**What to work on**
Collect the lines of the entries where "between" shows up.

**Working data**
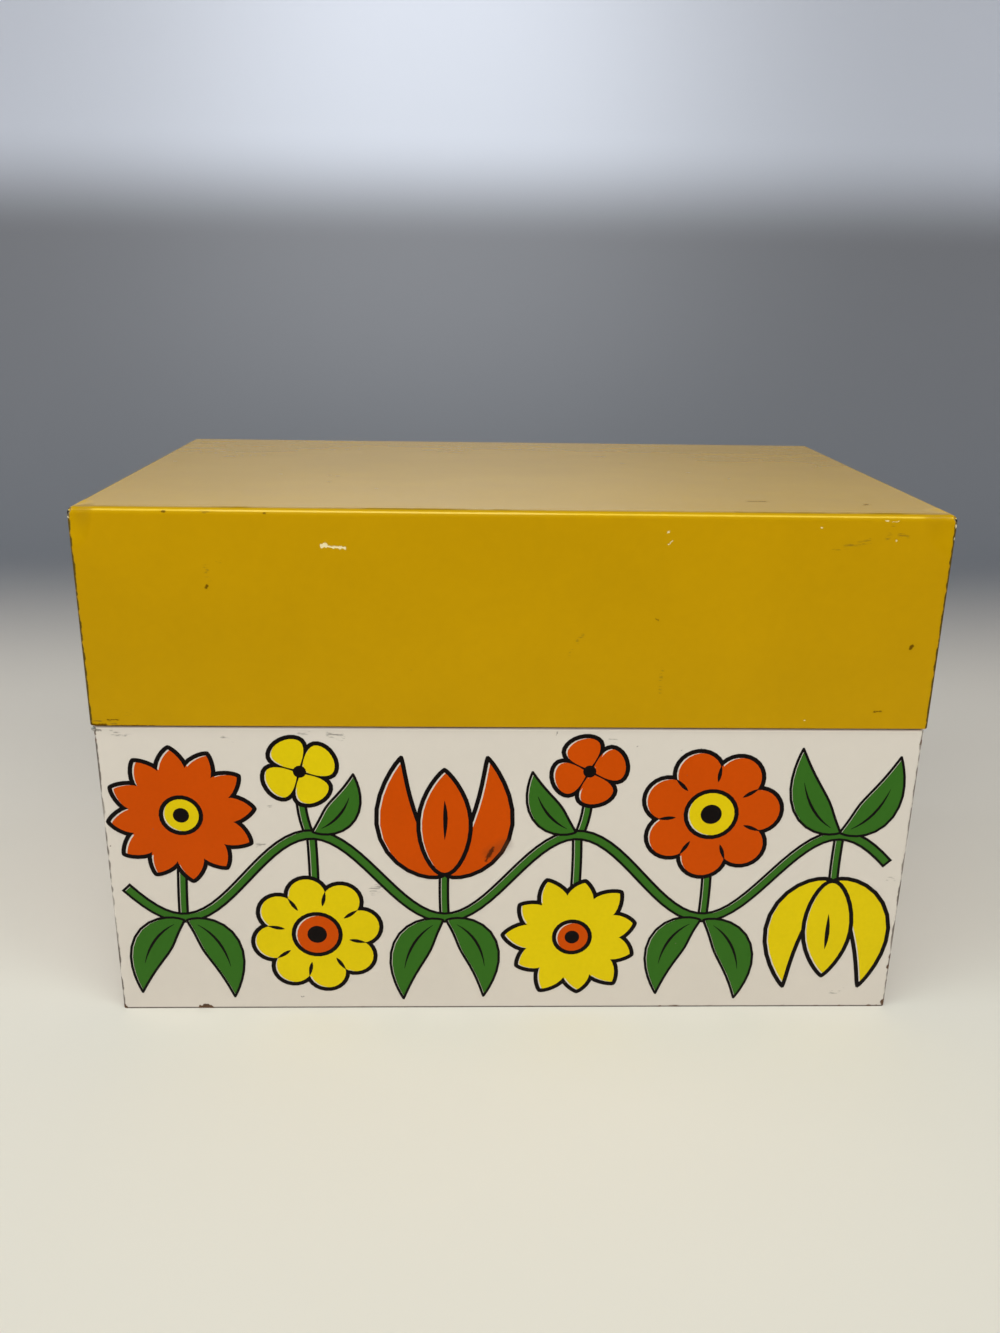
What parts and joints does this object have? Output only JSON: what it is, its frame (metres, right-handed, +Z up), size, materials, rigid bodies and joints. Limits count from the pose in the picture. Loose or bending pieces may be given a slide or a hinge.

...

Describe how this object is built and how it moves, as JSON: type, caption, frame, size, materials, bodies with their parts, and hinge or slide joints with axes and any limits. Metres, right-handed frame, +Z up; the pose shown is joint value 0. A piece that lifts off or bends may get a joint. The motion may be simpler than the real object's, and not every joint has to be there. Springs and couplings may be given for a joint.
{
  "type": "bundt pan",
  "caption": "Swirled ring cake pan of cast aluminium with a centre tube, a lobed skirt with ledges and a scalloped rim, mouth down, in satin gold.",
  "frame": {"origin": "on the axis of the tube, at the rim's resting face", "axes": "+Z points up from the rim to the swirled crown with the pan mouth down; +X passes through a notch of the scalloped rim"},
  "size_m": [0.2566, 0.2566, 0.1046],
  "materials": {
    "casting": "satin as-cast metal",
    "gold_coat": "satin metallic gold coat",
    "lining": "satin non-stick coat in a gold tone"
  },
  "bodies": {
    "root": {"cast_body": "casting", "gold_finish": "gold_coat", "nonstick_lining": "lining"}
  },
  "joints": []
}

* * *

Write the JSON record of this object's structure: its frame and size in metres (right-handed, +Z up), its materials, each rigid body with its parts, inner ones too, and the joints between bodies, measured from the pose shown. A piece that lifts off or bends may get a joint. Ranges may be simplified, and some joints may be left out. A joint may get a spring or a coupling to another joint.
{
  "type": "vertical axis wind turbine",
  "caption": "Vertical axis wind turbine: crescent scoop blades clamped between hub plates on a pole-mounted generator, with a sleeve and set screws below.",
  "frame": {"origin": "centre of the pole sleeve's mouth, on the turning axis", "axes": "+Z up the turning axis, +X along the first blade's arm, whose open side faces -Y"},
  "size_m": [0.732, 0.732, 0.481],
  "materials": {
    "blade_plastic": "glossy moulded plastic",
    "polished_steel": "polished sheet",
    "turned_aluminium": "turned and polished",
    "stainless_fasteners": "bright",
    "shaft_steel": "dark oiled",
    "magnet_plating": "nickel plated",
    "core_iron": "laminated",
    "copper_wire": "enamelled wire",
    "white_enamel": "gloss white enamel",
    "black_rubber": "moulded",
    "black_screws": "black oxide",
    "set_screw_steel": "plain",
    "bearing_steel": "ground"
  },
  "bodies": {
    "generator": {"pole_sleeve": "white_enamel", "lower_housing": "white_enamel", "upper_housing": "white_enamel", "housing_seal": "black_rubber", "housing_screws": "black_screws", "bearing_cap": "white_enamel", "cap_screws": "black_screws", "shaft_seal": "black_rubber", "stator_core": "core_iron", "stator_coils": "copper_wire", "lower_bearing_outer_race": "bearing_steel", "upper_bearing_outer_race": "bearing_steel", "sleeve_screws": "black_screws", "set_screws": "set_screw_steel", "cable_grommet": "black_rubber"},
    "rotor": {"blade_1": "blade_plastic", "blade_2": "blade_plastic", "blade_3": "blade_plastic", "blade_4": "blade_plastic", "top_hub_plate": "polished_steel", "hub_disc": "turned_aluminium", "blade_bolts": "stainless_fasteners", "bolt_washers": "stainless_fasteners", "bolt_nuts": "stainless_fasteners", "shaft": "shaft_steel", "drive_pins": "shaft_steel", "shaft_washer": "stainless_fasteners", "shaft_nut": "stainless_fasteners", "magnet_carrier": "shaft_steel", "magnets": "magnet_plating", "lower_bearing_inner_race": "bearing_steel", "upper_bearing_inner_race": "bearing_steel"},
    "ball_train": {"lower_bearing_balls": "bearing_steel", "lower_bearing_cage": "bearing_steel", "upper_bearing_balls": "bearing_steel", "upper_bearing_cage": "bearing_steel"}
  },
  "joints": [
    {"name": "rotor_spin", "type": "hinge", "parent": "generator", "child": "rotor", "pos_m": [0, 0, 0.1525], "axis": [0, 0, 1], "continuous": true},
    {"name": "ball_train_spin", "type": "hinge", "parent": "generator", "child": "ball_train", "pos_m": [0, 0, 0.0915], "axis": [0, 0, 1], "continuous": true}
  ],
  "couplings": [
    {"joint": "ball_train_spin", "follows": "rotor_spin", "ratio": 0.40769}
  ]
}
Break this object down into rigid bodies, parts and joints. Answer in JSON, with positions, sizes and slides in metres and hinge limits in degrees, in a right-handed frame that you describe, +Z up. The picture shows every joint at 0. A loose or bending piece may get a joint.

**Correct output**
Write the JSON record of this object's structure: its frame and size in metres (right-handed, +Z up), its materials, each rigid body with its parts, inner ones too, and the joints between bodies, measured from the pose shown. A piece that lifts off or bends may get a joint. Ranges may be simplified, and some joints may be left out. A joint may get a spring or a coupling to another joint.
  "caption": "Vertical axis wind turbine: crescent scoop blades clamped between hub plates on a pole-mounted generator, with a sleeve and set screws below.",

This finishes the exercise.